The most important part of the reply is the status code. This status code indicates a success or a failure, as well as the location of thefailure. The status codes are divided into five groups, based on the first digit.

Codes starting with 1 are informational - they contain information about the current request, but do not constitute a full reply. The HTTP/1.0 protocol does not define any such codes, thus a web server must not send any to a client that identifies itself as HTTP/1.0. An example of such code is 100 Continue, which indicates that the server received the first part of the request, and that the client should continue sending the rest.

Codes starting with 2 indicate success. The most popular code in this group is 200 Success which indicates that the action requested by the client was successful. This code is followed by the appropriate reply to the client's request. Other used codes include 204 No Content and 206 Partial Content (HTTP/1.1 only)
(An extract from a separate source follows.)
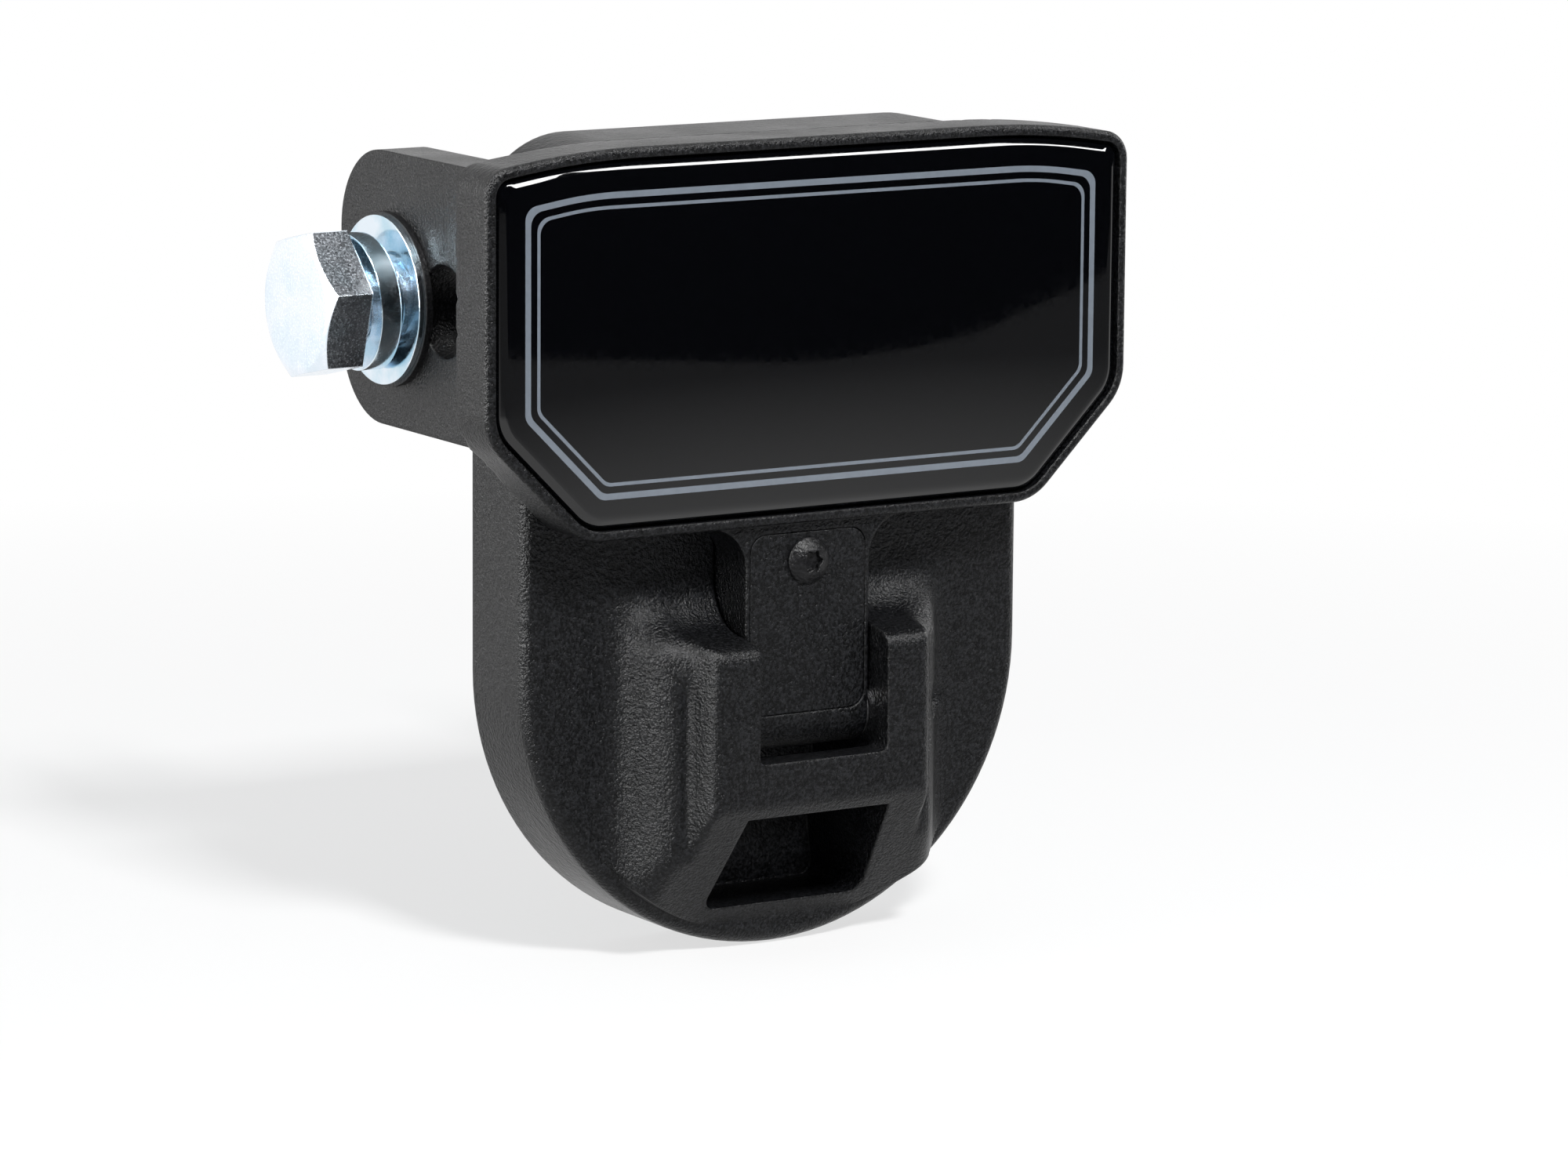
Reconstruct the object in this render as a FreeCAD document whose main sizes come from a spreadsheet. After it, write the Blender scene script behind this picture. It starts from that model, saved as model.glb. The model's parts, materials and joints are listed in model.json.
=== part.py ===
import FreeCAD, Part
import math
import os

import Sketcher

# Folding vehicle step that clamps round a square hitch receiver.
# Millimetres. +Z is up, +Y points towards the vehicle and X runs across it.
# The origin is the point of the plate's flat back that meets the middle of the receiver's mouth.
# The step is folded up, as it is carried on the road.

SIZES = (
    # mounting plate, a round-bottomed shield
    ("plate_width", 101.6),
    ("plate_depth", 18.2),
    ("plate_above", 32.4),
    ("plate_below", 111.2),
    ("plate_top_radius", 18.0),
    ("plate_edge_radius", 2.5),
    # cheeks that pass either side of the receiver
    ("receiver_gap", 76.4),
    ("cheek_inset", 3.3),
    ("cheek_length", 53.7),
    ("cheek_top", 26.1),
    ("cheek_bottom", 22.7),
    ("cheek_corner_radius", 15.0),
    ("cheek_root_radius", 1.0),
    ("bolt_setback", 35.5),
    ("bolt_hole_pitch", 19.6),
    ("bolt_hole_diameter", 16.5),
    # hinge
    ("hinge_drop", 69.4),
    ("hinge_forward", 4.5),
    ("pin_diameter", 6.0),
    ("pin_clearance", 0.05),
    ("pin_thread_diameter", 5.0),
    ("pin_thread_length", 8.0),
    ("pin_head_diameter", 8.5),
    ("pin_head_height", 4.0),
    ("pin_head_wall", 5.5),
    ("friction_washer_thickness", 0.5),
    ("friction_washer_diameter", 10.4),
    ("friction_washer_bore", 6.2),
    ("side_clearance", 0.05),
    # socket on the front of the plate
    ("arm_reach", 16.0),
    ("arm_width", 10.0),
    ("arm_rise", 15.7),
    ("arm_top_radius", 3.5),
    ("arm_side_radius", 3.0),
    ("stage_width", 6.9),
    ("stage_reach", 9.3),
    ("stage_radius", 4.4),
    ("valley_radius", 2.2),
    ("foot_radius", 4.5),
    ("shoulder_radius", 9.0),
    ("crossbar_height", 10.0),
    ("crossbar_depth", 5.5),
    ("crossbar_radius", 2.5),
    ("rest_clearance", 0.3),
    ("leg_knee", 13.3),
    ("leg_foot", 36.8),
    ("drain_width", 29.0),
    ("drain_flare", 2.0),
    ("drain_sill", 33.8),
    ("drain_depth", 14.0),
    ("slot_radius", 1.2),
    ("drain_radius", 2.5),
    ("well_depth", 8.8),
    ("well_top_depth", 3.0),
    ("well_shoulder", 26.0),
    ("well_rim", 42.5),
    # coring of the plate's back
    ("core_depth", 12.0),
    ("core_width", 10.0),
    ("core_height", 13.0),
    ("core_rib", 2.6),
    ("core_start", 20.5),
    ("core_edge_wall", 4.5),
    # step platform
    ("step_width", 130.0),
    ("step_foot", 35.1),
    ("step_height", 67.1),
    ("step_corner_drop", 2.9),
    ("step_slope_run", 19.0),
    ("step_shoulder_radius", 150.0),
    ("step_top_radius", 5.0),
    ("step_chamfer", 19.0),
    ("step_chamfer_radius", 10.0),
    ("step_thickness", 9.9),
    ("step_edge_radius", 1.0),
    ("tread_height", 1.6),
    ("tread_pitch", 6.0),
    ("front_offset", 7.5),
    # neck between platform and hinge
    ("neck_width", 25.0),
    ("neck_front_offset", 5.5),
    ("neck_back_offset", 5.5),
    ("neck_root_radius", 7.5),
    ("neck_taper_start", 32.2),
    ("neck_overlap", 7.0),
    # badge in the platform's outer face
    ("rim_width", 1.8),
    ("badge_gap", 0.5),
    ("recess_depth", 2.6),
    ("badge_plate_thickness", 1.0),
    ("badge_dome_thickness", 2.0),
    ("badge_dome_radius", 1.7),
    # cover on the neck
    ("cover_margin", 0.7),
    ("cover_thickness", 1.2),
    ("cover_gap", 0.15),
    ("cover_top", 33.2),
    ("cover_bottom", 1.5),
    ("cover_radius", 3.0),
    ("screw_height", 28.2),
    ("screw_head_diameter", 8.2),
    ("screw_head_height", 2.2),
    ("screw_diameter", 4.0),
    ("screw_length", 8.0),
    ("screw_socket", 2.6),
    ("screw_socket_depth", 1.4),
    # receiver bolt set
    ("bolt_diameter", 16.0),
    ("bolt_length", 130.0),
    ("bolt_head_flats", 24.0),
    ("bolt_head_height", 8.8),
    ("bolt_head_turn", 13.0),
    ("bolt_end_chamfer", 1.5),
    ("nut_height", 13.0),
    ("thread_clearance", 0.05),
    ("flat_washer_diameter", 30.0),
    ("flat_washer_thickness", 1.2),
    ("washer_bore", 17.0),
    ("backing_washer_diameter", 31.0),
    ("backing_washer_thickness", 1.2),
    ("spring_washer_diameter", 24.4),
    ("spring_washer_bore", 16.9),
    ("spring_washer_thickness", 3.9),
    ("spring_washer_rise", 3.9),
    ("spring_washer_gap_angle", 8.0),
)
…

Codes starting with 3 specify that a redirection has taken place, and another action is required on behalf of the client to reach the intended resource. It is the client's job to detect a redirection loop. The most popular codes are 302 Found, signifying a temporary change in the resource location and 301 Moved Permanently, signifying a permanent change in the resource location.

The next two classes are error codes. Codes starting with 4 indicate client-side errors, with the most popular being 401, 403 and 404, meaning Unauthorized, Forbidden and Not Found respectively. This class of codes is sent when an error occurs at the client. In this example, a 404 code is sent when the client attempts to access a URL that does not exist and a 403 code is sent when the client doesn't have rights to access the resource.

Finally, codes starting with 5 indicate an error that occurred on the server - for example, as a result of bad configuration, or a script that returned an error upon execution. Another cause of this error is an attempt to use the server as something that it doesn't support, or simply trying to access an overloaded server.

An example of a page load of Google.com follows below:

Request:
  GET / HTTP/1.1
  Host: www.google.com
  User-Agent: Mozilla/5.0 (Windows; U; Windows NT 5.1; en-US; rv:1.8.0.6)
  Accept: text/xml,application/xhtml+xml,text/html;q=0.9
  Accept-Language: en-us,en;q=0.5
  Accept-Encoding: gzip,deflate
  Accept-Charset: ISO-8859-1,utf-8;q=0.7,*;q=0.7
  Keep-Alive: 300
  Connection: keep-alive
  
Reply:
  HTTP/1.1 200 OK
  Cache-Control: private
  Content-Type: text/html
  Content-Encoding: gzip
  Server: GWS/2.1
  Content-Length: 1426
  
  <html><head>...

There are some things worth mentioning in the above dump. First, the browser sends a string identifying itself, in the User-Agent header. This header can be used to serve different content based on the requesting browser. Second, the browser specifies which types of content it expects to receive, and whether it supports compression. Finally, it specifies that it's interested in keeping the particular TCP connection open and receiving the reply on it, instead of closing it immediately after making the request. These features were all introduced in the HTTP/1.1 version of the protocol. In the reply, the two most important headers are Content-Type and Content-Length. The former specifies the MIME type of the content - a standard identifier that can be used by a web browser or other programs to understand how to treat and display the incoming data. The latter simply states how long the data following the headers is, and is vital in order for the browser to retrieve and display the whole page.